**Work required:** Output the full listing word for word.

**Dataset section:**
/---
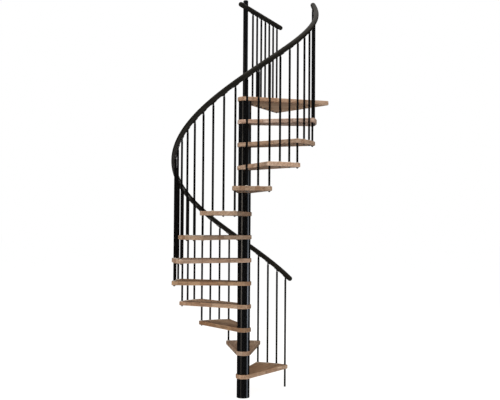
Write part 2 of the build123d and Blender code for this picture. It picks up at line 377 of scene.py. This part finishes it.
def make_floor():
    half = FLOOR_HALF
    mesh = bpy.data.meshes.new("floor")
    mesh.from_pydata([(-half, -half, 0), (half, -half, 0), (half, half, 0), (-half, half, 0)],
                     [], [(0, 1, 2, 3)])
    floor = add_object("floor", mesh)
    floor.location.z = -FLOOR_DROP
    # The windows go on below the floor, so the stripes on the column reach down to its foot
    floor.visible_glossy = False
    t = material_tree("floor_paper")
    patches = t.noise(t.node("ShaderNodeTexCoord", "Object"), scale=1.5, detail=3.0)
    tone = t.ramp(patches, [(0.3, grey(FLOOR_TONE - FLOOR_TONE_RANGE)),
                            (0.7, grey(FLOOR_TONE + FLOOR_TONE_RANGE))])
    path = t.nodes.new("ShaderNodeLightPath").outputs
    seen = 0.0
    for ray in SEEING_RAYS:
        seen = t.math("MAXIMUM", seen, path[ray])
    upward = t.math("MULTIPLY", path["Is Diffuse Ray"], FLOOR_LIGHT)
    t.shade({
        "Base Color": t.mix(seen, grey(FLOOR_BOUNCE), tone),
        "Roughness": 0.9,
        "Specular IOR Level": 0.0,
        "Emission Color": grey(1.0),
        "Emission Strength": t.math("ADD", t.math("MULTIPLY", seen, FLOOR_GLOW), upward),
    })
    # The glow depends on the kind of ray, so it isn't sampled as a lamp
    t.owner.cycles.emission_sampling = "NONE"
    mesh.materials.append(t.owner)


def make_world():
    world = bpy.data.worlds.new("studio")
    bpy.context.scene.world = world
    world.cycles.sampling_method = "NONE"
    t = Tree(world)
    path = t.nodes.new("ShaderNodeLightPath").outputs

    def sky(strength):
        return t.node("ShaderNodeBackground", 0, {"Color": grey(1.0), "Strength": strength})

    room = sky(AMBIENT)
    for ray in SEEING_RAYS:
        room = t.node("ShaderNodeMixShader", 0, {0: path[ray], 1: room, 2: sky(1.0)})
    t.links.new(room, t.nodes["World Output"].inputs["Surface"])


def make_cards():
    """Black cards in a ring: only the stair's gloss shows them, so black steel stays black."""
    around = [radians(360.0 * index / CARDS) for index in range(CARDS)]
    points = [(CARD_DISTANCE * cos(turn), CARD_DISTANCE * sin(turn), height)
              for height in CARD_HEIGHTS for turn in around]
    faces = [(index, (index + 1) % CARDS, CARDS + (index + 1) % CARDS, CARDS + index)
             for index in range(CARDS)]
    mesh = bpy.data.meshes.new("black_cards")
    mesh.from_pydata(points, [], faces)
    cards = add_object("black_cards", mesh)
    cards.visible_camera = False
    cards.visible_diffuse = False
    cards.visible_transmission = False
    cards.visible_shadow = False
    t = material_tree("card_black")
    t.shade({"Base Color": grey(CARD_BLACK), "Roughness": 1.0, "Specular IOR Level": 0.0})
    mesh.materials.append(t.owner)


def softbox(name, azimuth, distance, height, size, power, colour, aim, mirrored=False):
    """Lamp that lights, or is only mirrored. Its azimuth counts from the front to the right."""
    data = bpy.data.lights.new(name, "AREA")
    data.shape = "RECTANGLE"
    data.size, data.size_y = size
    data.energy = power
    data.color = colour
    lamp = add_object(name, data)
    turn = radians(azimuth)
    lamp.location = (distance * sin(turn), -distance * cos(turn), height)
    lamp.rotation_mode = "QUATERNION"
    lamp.rotation_quaternion = (lamp.location - Vector((0, 0, aim))).to_track_quat("Z", "Y")
    lamp.visible_glossy = mirrored
    lamp.visible_diffuse = not mirrored
    return lamp


def window(name, azimuth, distance, width, power, colour, glow):
    """Window that only the column mirrors. Its strength goes by glow, from its foot to its top."""
    lamp = softbox(name, azimuth, distance, WINDOW_MIDDLE, (width, WINDOW_HEIGHT), power, colour,
                   WINDOW_AIM, mirrored=True)
    lamp.light_linking.receiver_collection = column
    t = Tree(lamp.data)
    upward = t.axes(t.node("ShaderNodeNewGeometry", "Parametric"))[1]
    strength = t.ramp(upward, [(place, grey(share)) for place, share in glow])
    t.feed(t.nodes["Emission"].inputs["Strength"], strength)


column = bpy.data.collections.new("column_parts")
for name in COLUMN_PIECES:
    column.objects.link(nodes[name])

make_floor()
make_world()
make_cards()
softbox("key_right", azimuth=38, distance=8.5, height=3.0, size=(2.5, 4.4),
        power=70, colour=DAYLIGHT, aim=UPPER_STAIR)
softbox("fill_left", azimuth=-68, distance=8.0, height=3.0, size=(2.5, 4.2),
        power=320, colour=WARM_WHITE, aim=UPPER_STAIR)
softbox("front", azimuth=0, distance=10.5, height=3.8, size=(5.0, 2.0),
        power=200, colour=SOFT_WHITE, aim=UPPER_STAIR)
softbox("overhead", azimuth=20, distance=1.2, height=7.5, size=(4.0, 4.0),
        power=420, colour=LAMP_GLOW, aim=0.5)
softbox("rim", azimuth=130, distance=7.0, height=4.5, size=(2.5, 2.0),
        power=150, colour=WARM_WHITE, aim=0.8)
window("cool_window", azimuth=79, distance=6.0, width=2.6, power=199, colour=COOL_GLASS,
       glow=((0.20, 0.40), (0.32, 1.0), (0.45, 0.45), (0.57, 0.33), (0.64, 0.14)))
window("warm_window", azimuth=-42, distance=7.0, width=1.8, power=100, colour=WARM_GLASS,
       glow=((0.15, 0.14), (0.45, 0.95), (0.58, 1.0), (0.68, 0.45), (1.0, 0.1)))


def make_camera():
    data = bpy.data.cameras.new("camera")
    data.sensor_width = SENSOR
    data.lens = SENSOR * FOCAL_PIXELS / PHOTO_WIDTH
    camera = add_object("camera", data)
    yaw, pitch, roll = radians(CAMERA_YAW), radians(CAMERA_PITCH), radians(CAMERA_ROLL)
    forward = Vector((sin(yaw) * cos(pitch), cos(yaw) * cos(pitch), sin(pitch)))
    level = Vector((cos(yaw), -sin(yaw), 0))
    upright = level.cross(forward)
    right = cos(roll) * level - sin(roll) * upright
    up = sin(roll) * level + cos(roll) * upright
    turn = Matrix((right, up, -forward)).transposed()
    camera.matrix_world = Matrix.Translation((0, -CAMERA_BACK, CAMERA_HEIGHT)) @ turn.to_4x4()
    bpy.context.scene.camera = camera


make_camera()
bpy.context.scene.view_settings.view_transform = "Standard"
\---
**Result:**
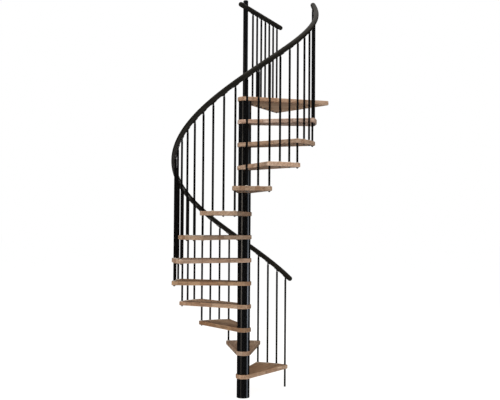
Write part 2 of the build123d and Blender code for this picture. It picks up at line 377 of scene.py. This part finishes it.
def make_floor():
    half = FLOOR_HALF
    mesh = bpy.data.meshes.new("floor")
    mesh.from_pydata([(-half, -half, 0), (half, -half, 0), (half, half, 0), (-half, half, 0)],
                     [], [(0, 1, 2, 3)])
    floor = add_object("floor", mesh)
    floor.location.z = -FLOOR_DROP
    # The windows go on below the floor, so the stripes on the column reach down to its foot
    floor.visible_glossy = False
    t = material_tree("floor_paper")
    patches = t.noise(t.node("ShaderNodeTexCoord", "Object"), scale=1.5, detail=3.0)
    tone = t.ramp(patches, [(0.3, grey(FLOOR_TONE - FLOOR_TONE_RANGE)),
                            (0.7, grey(FLOOR_TONE + FLOOR_TONE_RANGE))])
    path = t.nodes.new("ShaderNodeLightPath").outputs
    seen = 0.0
    for ray in SEEING_RAYS:
        seen = t.math("MAXIMUM", seen, path[ray])
    upward = t.math("MULTIPLY", path["Is Diffuse Ray"], FLOOR_LIGHT)
    t.shade({
        "Base Color": t.mix(seen, grey(FLOOR_BOUNCE), tone),
        "Roughness": 0.9,
        "Specular IOR Level": 0.0,
        "Emission Color": grey(1.0),
        "Emission Strength": t.math("ADD", t.math("MULTIPLY", seen, FLOOR_GLOW), upward),
    })
    # The glow depends on the kind of ray, so it isn't sampled as a lamp
    t.owner.cycles.emission_sampling = "NONE"
    mesh.materials.append(t.owner)


def make_world():
    world = bpy.data.worlds.new("studio")
    bpy.context.scene.world = world
    world.cycles.sampling_method = "NONE"
    t = Tree(world)
    path = t.nodes.new("ShaderNodeLightPath").outputs

    def sky(strength):
        return t.node("ShaderNodeBackground", 0, {"Color": grey(1.0), "Strength": strength})

    room = sky(AMBIENT)
    for ray in SEEING_RAYS:
        room = t.node("ShaderNodeMixShader", 0, {0: path[ray], 1: room, 2: sky(1.0)})
    t.links.new(room, t.nodes["World Output"].inputs["Surface"])


def make_cards():
    """Black cards in a ring: only the stair's gloss shows them, so black steel stays black."""
    around = [radians(360.0 * index / CARDS) for index in range(CARDS)]
    points = [(CARD_DISTANCE * cos(turn), CARD_DISTANCE * sin(turn), height)
              for height in CARD_HEIGHTS for turn in around]
    faces = [(index, (index + 1) % CARDS, CARDS + (index + 1) % CARDS, CARDS + index)
             for index in range(CARDS)]
    mesh = bpy.data.meshes.new("black_cards")
    mesh.from_pydata(points, [], faces)
    cards = add_object("black_cards", mesh)
    cards.visible_camera = False
    cards.visible_diffuse = False
    cards.visible_transmission = False
    cards.visible_shadow = False
    t = material_tree("card_black")
    t.shade({"Base Color": grey(CARD_BLACK), "Roughness": 1.0, "Specular IOR Level": 0.0})
    mesh.materials.append(t.owner)


def softbox(name, azimuth, distance, height, size, power, colour, aim, mirrored=False):
    """Lamp that lights, or is only mirrored. Its azimuth counts from the front to the right."""
    data = bpy.data.lights.new(name, "AREA")
    data.shape = "RECTANGLE"
    data.size, data.size_y = size
    data.energy = power
    data.color = colour
    lamp = add_object(name, data)
    turn = radians(azimuth)
    lamp.location = (distance * sin(turn), -distance * cos(turn), height)
    lamp.rotation_mode = "QUATERNION"
    lamp.rotation_quaternion = (lamp.location - Vector((0, 0, aim))).to_track_quat("Z", "Y")
    lamp.visible_glossy = mirrored
    lamp.visible_diffuse = not mirrored
    return lamp


def window(name, azimuth, distance, width, power, colour, glow):
    """Window that only the column mirrors. Its strength goes by glow, from its foot to its top."""
    lamp = softbox(name, azimuth, distance, WINDOW_MIDDLE, (width, WINDOW_HEIGHT), power, colour,
                   WINDOW_AIM, mirrored=True)
    lamp.light_linking.receiver_collection = column
    t = Tree(lamp.data)
    upward = t.axes(t.node("ShaderNodeNewGeometry", "Parametric"))[1]
    strength = t.ramp(upward, [(place, grey(share)) for place, share in glow])
    t.feed(t.nodes["Emission"].inputs["Strength"], strength)


column = bpy.data.collections.new("column_parts")
for name in COLUMN_PIECES:
    column.objects.link(nodes[name])

make_floor()
make_world()
make_cards()
softbox("key_right", azimuth=38, distance=8.5, height=3.0, size=(2.5, 4.4),
        power=70, colour=DAYLIGHT, aim=UPPER_STAIR)
softbox("fill_left", azimuth=-68, distance=8.0, height=3.0, size=(2.5, 4.2),
        power=320, colour=WARM_WHITE, aim=UPPER_STAIR)
softbox("front", azimuth=0, distance=10.5, height=3.8, size=(5.0, 2.0),
        power=200, colour=SOFT_WHITE, aim=UPPER_STAIR)
softbox("overhead", azimuth=20, distance=1.2, height=7.5, size=(4.0, 4.0),
        power=420, colour=LAMP_GLOW, aim=0.5)
softbox("rim", azimuth=130, distance=7.0, height=4.5, size=(2.5, 2.0),
        power=150, colour=WARM_WHITE, aim=0.8)
window("cool_window", azimuth=79, distance=6.0, width=2.6, power=199, colour=COOL_GLASS,
       glow=((0.20, 0.40), (0.32, 1.0), (0.45, 0.45), (0.57, 0.33), (0.64, 0.14)))
window("warm_window", azimuth=-42, distance=7.0, width=1.8, power=100, colour=WARM_GLASS,
       glow=((0.15, 0.14), (0.45, 0.95), (0.58, 1.0), (0.68, 0.45), (1.0, 0.1)))


def make_camera():
    data = bpy.data.cameras.new("camera")
    data.sensor_width = SENSOR
    data.lens = SENSOR * FOCAL_PIXELS / PHOTO_WIDTH
    camera = add_object("camera", data)
    yaw, pitch, roll = radians(CAMERA_YAW), radians(CAMERA_PITCH), radians(CAMERA_ROLL)
    forward = Vector((sin(yaw) * cos(pitch), cos(yaw) * cos(pitch), sin(pitch)))
    level = Vector((cos(yaw), -sin(yaw), 0))
    upright = level.cross(forward)
    right = cos(roll) * level - sin(roll) * upright
    up = sin(roll) * level + cos(roll) * upright
    turn = Matrix((right, up, -forward)).transposed()
    camera.matrix_world = Matrix.Translation((0, -CAMERA_BACK, CAMERA_HEIGHT)) @ turn.to_4x4()
    bpy.context.scene.camera = camera


make_camera()
bpy.context.scene.view_settings.view_transform = "Standard"